Which marketing automation platform is best for tour operators?
There is no single best platform. Smaller operators typically find ActiveCampaign, Mailchimp, or Klaviyo sufficient for segmented email sequences and basic CRM integration. Larger operators with complex product catalogues or multi-brand structures may need platforms with stronger conditional logic and API connectivity to booking systems. The right choice depends on where your customer data lives and how cleanly a platform connects to your existing tools.
How long should a tour operator lead nurture sequence be?
Sequence length should reflect the typical booking window for the trip type. For high-value, long-lead products like multi-week expeditions or group tours, a 60 to 90 day sequence is reasonable. For shorter-lead products or last-minute travel, a tighter 2 to 3 week sequence with more frequent touchpoints is more appropriate. The key variable is how long prospects typically take to decide, not an arbitrary number of emails.
Can marketing automation reduce tour operator cancellations?
Yes, post-booking sequences that deliver regular pre-trip content, practical information, and experience-building communications help maintain excitement and reduce the cognitive dissonance that drives cancellations.
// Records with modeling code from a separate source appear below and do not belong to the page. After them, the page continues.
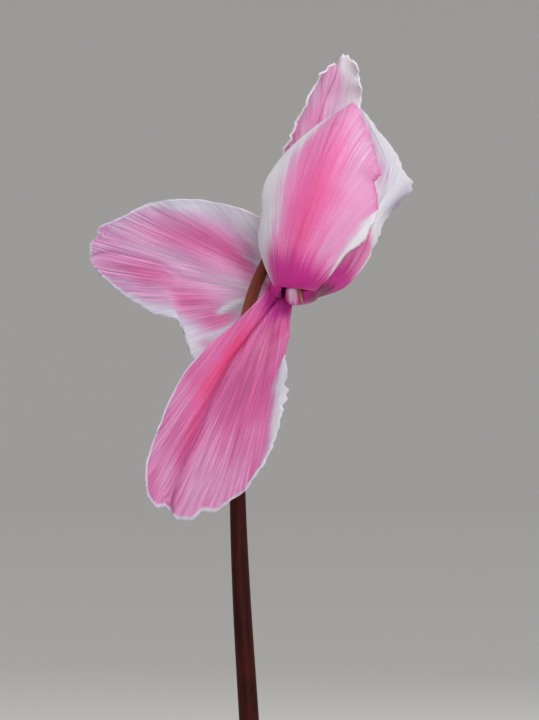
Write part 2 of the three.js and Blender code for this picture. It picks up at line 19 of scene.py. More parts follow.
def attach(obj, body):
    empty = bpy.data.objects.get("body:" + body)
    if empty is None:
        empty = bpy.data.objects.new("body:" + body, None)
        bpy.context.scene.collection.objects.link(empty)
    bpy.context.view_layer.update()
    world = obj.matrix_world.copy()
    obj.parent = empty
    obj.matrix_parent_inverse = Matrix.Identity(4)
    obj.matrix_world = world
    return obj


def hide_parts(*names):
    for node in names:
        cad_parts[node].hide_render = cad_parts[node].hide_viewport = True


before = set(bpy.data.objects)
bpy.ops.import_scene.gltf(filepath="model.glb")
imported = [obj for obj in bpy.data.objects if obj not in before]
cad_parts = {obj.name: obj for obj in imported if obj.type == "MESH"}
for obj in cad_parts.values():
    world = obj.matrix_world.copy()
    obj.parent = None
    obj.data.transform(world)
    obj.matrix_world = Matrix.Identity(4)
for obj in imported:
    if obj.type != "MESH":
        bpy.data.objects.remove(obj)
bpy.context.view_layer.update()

log = logging.getLogger("cyclamen")

MM = 0.001
BODY = "root"

# The middle of the bloom's mouth.
MOUTH = Vector((7, -7, 296))

# Every stalk stands in a hole in the tuber's crown, on a spiral of SPIRAL_TURN degrees from one to
# the next. The first place on it is SPIRAL_FIRST steps out, which leaves the middle to the bloom.
SPIRAL_TURN, SPIRAL_SPREAD, SPIRAL_FIRST = 137.508, 3.5, 2
TUBER_RADIUS, TUBER_HALF_HEIGHT, TUBER_MIDDLE = 27.0, 13.5, 91.5
STALK_HOLE_DEPTH = 3.7
SOIL_TOP = 96.0

# The main veins of a leaf, counted round its joint.
MAIN_VEINS = 9


class Slot(Enum):
    """The material slots."""

    TERRACOTTA = "terracotta"
    SOIL = "soil"
    TUBER = "tuber"
    LEAF = "leaf"
    STALK = "stalk"
    PETAL = "petal"
    CALYX = "calyx"
    STAMENS = "stamens"


# ------------------------------------------------------------------ small sums


def lerp(first: float, last: float, share: float) -> float:
    """A value a share of the way from first to last."""
    return first + (last - first) * share


def smoothstep(value: float, low: float, high: float) -> float:
    """0 below low, 1 above high and a smooth rise between."""
    share = min(1.0, max(0.0, (value - low) / (high - low)))
    return share * share * (3 - 2 * share)


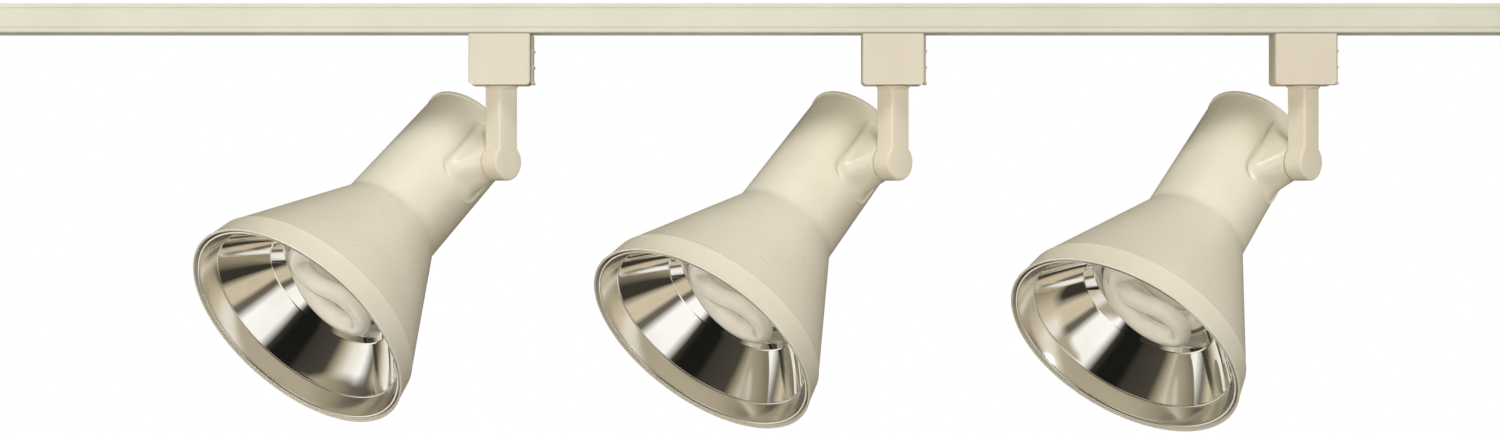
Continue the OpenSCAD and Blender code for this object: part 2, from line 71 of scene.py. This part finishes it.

Operators who go quiet after taking a deposit miss the opportunity to reinforce the purchase decision during the period when buyers are most likely to second-guess themselves.
How do you measure the ROI of marketing automation for a tour operator?
The most practical approach is to compare enquiry-to-booking conversion rates between contacts in active automation sequences and those who are not. Track sequence open rates, click rates, and, where your booking system allows, bookings attributed to contacts in active sequences. Perfect attribution is not possible, but a consistent gap in conversion rates between sequenced and non-sequenced contacts is a defensible measure of commercial impact.